Work required:
Copy every line of the material below word for word.

— BEGIN Recorded data —

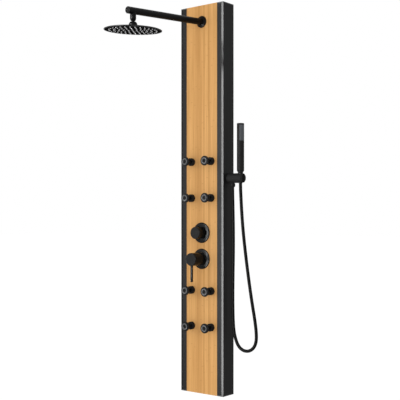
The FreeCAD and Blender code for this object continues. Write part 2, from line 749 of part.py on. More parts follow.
def shower_arm():
    """The tube with its closed tip, its threaded inlet and the spout under its outer end."""
    slope = math.radians(size("arm_slope"))
    tube_turn = FreeCAD.Rotation(PLUS_X, 90 + size("arm_slope"))
    run = f"arm_reach / {math.cos(slope):.6f}"
    spout_fall = f"spout_reach * {math.tan(slope):.6f}"

    def on_arm(piece, start):
        """Lays a piece on the arm's sloping axis, start millimetres from the front face."""
        distance = size(start)
        base = FreeCAD.Vector(
            0,
            size(front) - distance * math.cos(slope),
            size("arm_height") - distance * math.sin(slope),
        )
        return place_freely(piece, FreeCAD.Placement(base, tube_turn))

    pipe = on_arm(rod("arm_tube", 0, 0, 0, "+Z", "arm_radius",
                      f"{run} - tube_start - arm_tip_chamfer"), "tube_start")
    tip = on_arm(cone("arm_tip", 0, 0, 0, "+Z", "arm_radius", "arm_radius - arm_tip_chamfer",
                      "arm_tip_chamfer"), f"{run} - arm_tip_chamfer")
    inlet = rod("arm_inlet", 0, f"{front} + nipple_depth", "arm_height", "-Y",
                "nipple_radius", "nipple_depth + arm_radius / 2")
    spout_top = f"arm_height - {spout_fall}"
    spout = rod("arm_spout", 0, head_y, "spout_bottom + spout_taper", "+Z", "spout_radius",
                f"{spout_top} - spout_bottom - spout_taper")
    spout_end = cone("arm_spout_end", 0, head_y, "spout_bottom", "+Z", "spout_end_radius",
                     "spout_radius", "spout_taper")
    bore = on_arm(rod("arm_tube_bore", 0, 0, 0, "+Z", "arm_bore",
                      f"{run} - arm_end_wall + arm_bore"), "-arm_bore")
    inlet_bore = rod("arm_inlet_bore", 0, f"{front} + 2 * nipple_depth", "arm_height", "-Y",
                     "inlet_bore", "2 * nipple_depth")
    spout_bore = rod("arm_spout_bore", 0, head_y, "spout_bottom - stud_thread_length", "+Z",
                     "stud_thread_radius + free_fit", f"{spout_top} - spout_bottom + stud_thread_length")
    solid = fused("arm_solid", pipe, tip, inlet, spout, spout_end)
    return cut("shower_arm", solid, bore, inlet_bore, spout_bore)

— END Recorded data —

Finished exercise:
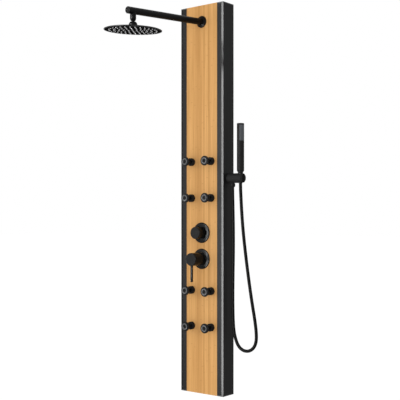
The FreeCAD and Blender code for this object continues. Write part 2, from line 749 of part.py on. More parts follow.
def shower_arm():
    """The tube with its closed tip, its threaded inlet and the spout under its outer end."""
    slope = math.radians(size("arm_slope"))
    tube_turn = FreeCAD.Rotation(PLUS_X, 90 + size("arm_slope"))
    run = f"arm_reach / {math.cos(slope):.6f}"
    spout_fall = f"spout_reach * {math.tan(slope):.6f}"

    def on_arm(piece, start):
        """Lays a piece on the arm's sloping axis, start millimetres from the front face."""
        distance = size(start)
        base = FreeCAD.Vector(
            0,
            size(front) - distance * math.cos(slope),
            size("arm_height") - distance * math.sin(slope),
        )
        return place_freely(piece, FreeCAD.Placement(base, tube_turn))

    pipe = on_arm(rod("arm_tube", 0, 0, 0, "+Z", "arm_radius",
                      f"{run} - tube_start - arm_tip_chamfer"), "tube_start")
    tip = on_arm(cone("arm_tip", 0, 0, 0, "+Z", "arm_radius", "arm_radius - arm_tip_chamfer",
                      "arm_tip_chamfer"), f"{run} - arm_tip_chamfer")
    inlet = rod("arm_inlet", 0, f"{front} + nipple_depth", "arm_height", "-Y",
                "nipple_radius", "nipple_depth + arm_radius / 2")
    spout_top = f"arm_height - {spout_fall}"
    spout = rod("arm_spout", 0, head_y, "spout_bottom + spout_taper", "+Z", "spout_radius",
                f"{spout_top} - spout_bottom - spout_taper")
    spout_end = cone("arm_spout_end", 0, head_y, "spout_bottom", "+Z", "spout_end_radius",
                     "spout_radius", "spout_taper")
    bore = on_arm(rod("arm_tube_bore", 0, 0, 0, "+Z", "arm_bore",
                      f"{run} - arm_end_wall + arm_bore"), "-arm_bore")
    inlet_bore = rod("arm_inlet_bore", 0, f"{front} + 2 * nipple_depth", "arm_height", "-Y",
                     "inlet_bore", "2 * nipple_depth")
    spout_bore = rod("arm_spout_bore", 0, head_y, "spout_bottom - stud_thread_length", "+Z",
                     "stud_thread_radius + free_fit", f"{spout_top} - spout_bottom + stud_thread_length")
    solid = fused("arm_solid", pipe, tip, inlet, spout, spout_end)
    return cut("shower_arm", solid, bore, inlet_bore, spout_bore)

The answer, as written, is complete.